DATA SECTION —
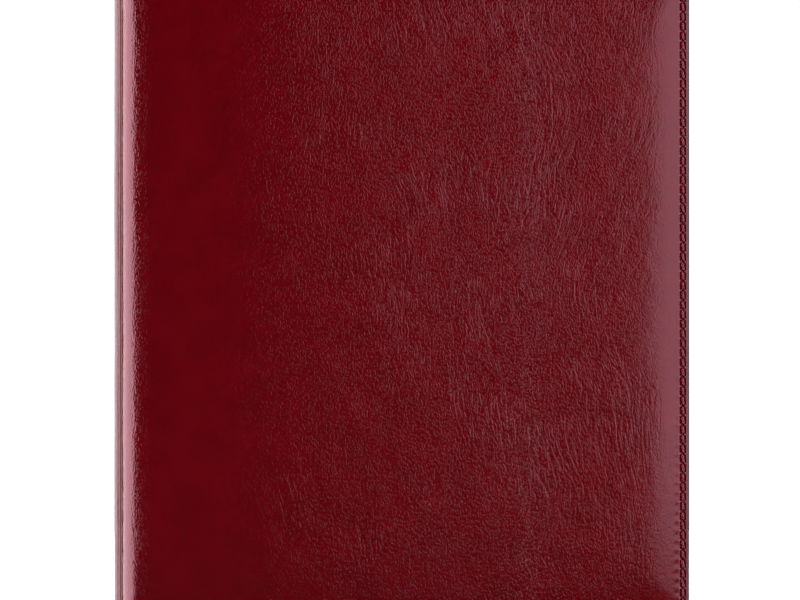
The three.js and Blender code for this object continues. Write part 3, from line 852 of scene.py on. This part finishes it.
class Nodes:
    """Short names for a material's nodes; lengths in them are millimetres."""

    def __init__(self, name, **sockets):
        self.material = bpy.data.materials.new(name)
        self.material.use_nodes = True
        self.tree = self.material.node_tree
        self.shader = self.tree.nodes["Principled BSDF"]
        for socket, value in sockets.items():
            self.shader.inputs[socket.replace("_", " ")].default_value = value

    def add(self, kind, settings=None, **inputs):
        node = self.tree.nodes.new(kind)
        for key, value in (settings or {}).items():
            setattr(node, key, value)
        for key, value in inputs.items():
            self.put(node.inputs[key], value)
        return node

    def put(self, socket, value):
        if isinstance(value, bpy.types.NodeSocket):
            self.tree.links.new(value, socket)
        else:
            socket.default_value = value

    def math(self, operation, *values):
        node = self.add("ShaderNodeMath", {"operation": operation})
        for socket, value in zip(node.inputs, values):
            self.put(socket, value)
        return node.outputs[0]

    def vector(self, operation, *values):
        node = self.add("ShaderNodeVectorMath", {"operation": operation})
        for socket, value in zip(node.inputs, values):
            self.put(socket, value)
        return node.outputs[0]

    def scaled(self, place, x=1.0, y=1.0, z=1.0):
        """place times a factor along each axis, which squeezes the pattern drawn in it."""
        return self.vector("MULTIPLY", place, (x, y, z))

    def weighted(self, a, share_a, b, share_b):
        return self.math("ADD", self.math("MULTIPLY", a, share_a), self.math("MULTIPLY", b, share_b))

    def place(self):
        """Object coordinates in millimetres."""
        return self.vector("MULTIPLY", self.add("ShaderNodeTexCoord").outputs["Object"], (1 / MM,) * 3)

    def attribute(self, name):
        return self.add("ShaderNodeAttribute", {"attribute_name": name}).outputs["Vector"]

    def noise(self, vector, scale, detail=2.0, roughness=0.5):
        return self.add("ShaderNodeTexNoise", Vector=vector, Scale=scale, Detail=detail,
                        Roughness=roughness).outputs[0]

    def warped(self, place, scale, reach):
        """place, pushed about by smooth noise."""
        noise = self.add("ShaderNodeTexNoise", Vector=place, Scale=scale, Detail=1.0).outputs["Color"]
        push = self.vector("MULTIPLY", self.vector("SUBTRACT", noise, (0.5, 0.5, 0.5)), (reach, reach, 0.0))
        return self.vector("ADD", place, push)

    def cells(self, vector, scale):
        """Distance to the nearest edge between random cells."""
        return self.add("ShaderNodeTexVoronoi", {"feature": "DISTANCE_TO_EDGE"}, Vector=vector,
                        Scale=scale).outputs["Distance"]

    def ramp(self, value, low, high, to_low=0.0, to_high=1.0):
        node = self.add("ShaderNodeMapRange", {"interpolation_type": "SMOOTHSTEP"}, Value=value)
        for name, number in (("From Min", low), ("From Max", high), ("To Min", to_low), ("To Max", to_high)):
            node.inputs[name].default_value = number
        return node.outputs[0]

    def mix(self, share, a, b):
        """Colour a to b."""
        node = self.add("ShaderNodeMix", {"data_type": "RGBA"})
        for socket, value in ((node.inputs[0], share), (node.inputs[6], a), (node.inputs[7], b)):
            self.put(socket, value)
        return node.outputs[2]

    def bump(self, height, depth):
        """Bump of a height from 0 to 1, depth millimetres deep."""
        node = self.add("ShaderNodeBump", Height=height, Strength=1.0, Distance=depth * MM)
        self.put(self.shader.inputs["Normal"], node.outputs[0])

    def shade(self, **sockets):
        for socket, value in sockets.items():
            self.put(self.shader.inputs[socket.replace("_", " ")], value)


def leather_material():
    """Glossy burgundy leather: pebbled grain, flowing folds and a puckered seam, with painted shade in the
    grain's valleys, the seam's groove, the needle holes and the crease beside the spine.
    """
    n = Nodes("padded_leather", IOR=1.5, Specular_Tint=GLOSS_TINT)
    skin = n.attribute("skin")
    share = n.add("ShaderNodeSeparateXYZ", Vector=skin).outputs[2]
    plane = n.scaled(skin, z=0.0)
    grain = pebbles(n, n.warped(plane, 0.08, 3.0))
    folds = flowing_folds(n, n.warped(plane, 0.011, 60.0), plane)
    relief = n.weighted(grain, 1 - FOLD_SHARE, folds, FOLD_SHARE)
    seam = n.add("ShaderNodeSeparateXYZ", Vector=n.attribute("seam")).outputs
    groove = n.ramp(n.math("ABSOLUTE", seam[0]), 0.8, 1.5, 1.0, 0.0)
    pucker = n.math("MULTIPLY", n.noise(plane, 1.3), groove)
    hole = needle_holes(n, seam)
    height = n.weighted(relief, share, n.noise(plane, 3.0), 0.02)
    height = n.math("ADD", height, n.math("SUBTRACT", pucker, n.math("MULTIPLY", hole, 2.0)))
    n.bump(height, LEATHER_RELIEF)
    mottle = n.ramp(n.noise(plane, 0.07, 4.0), 0.3, 0.7)
    colour = n.mix(mottle, (*LEATHER_DARK, 1), (*LEATHER_RED, 1))
    # Painted shade: the colour darkens in the valleys of the grain and folds and in the stitches' groove,
    # where the bump is low
    valley_shade = n.math("MULTIPLY", n.math("SUBTRACT", 1.0, relief), share)
    painted_shade = n.math("MAXIMUM", n.math("MULTIPLY", valley_shade, 0.2), n.math("MULTIPLY", groove, 0.6))
    colour = n.mix(painted_shade, colour, (*LEATHER_CREASE_SHADE, 1))
    # painted shade: the needle holes are coloured near black
    colour = n.mix(hole, colour, (*LEATHER_HOLE_SHADE, 1))
    # painted shade: the pressed crease beside the spine is coloured darker
    colour = n.mix(n.math("MULTIPLY", seam[2], 0.7), colour, (*LEATHER_CREASE_SHADE, 1))
    gloss = n.ramp(n.noise(plane, 0.35, 4.0), 0.3, 0.7, 0.12, 0.17)
    n.shade(Base_Color=colour, Roughness=n.math("ADD", gloss, n.math("MULTIPLY", seam[2], 0.6)))
    return n.material


def pebbles(n, place):
    """Uneven flat-topped grain about a millimetre across, longer up the cover than across."""
    return n.ramp(n.noise(n.scaled(place, 1.35, 0.8), 1.0, 1.0), 0.36, 0.54)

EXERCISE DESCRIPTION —
Produce the lines from the top of the listing through the "names for a" line exactly as they appear, with no additional output.

SOLUTION FOR THIS PROBLEM —
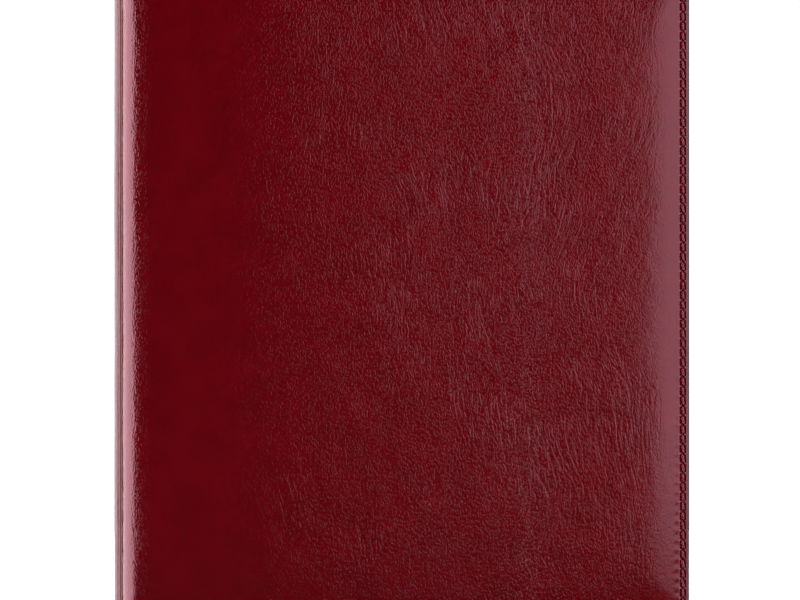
The three.js and Blender code for this object continues. Write part 3, from line 852 of scene.py on. This part finishes it.
class Nodes:
    """Short names for a material's nodes; lengths in them are millimetres."""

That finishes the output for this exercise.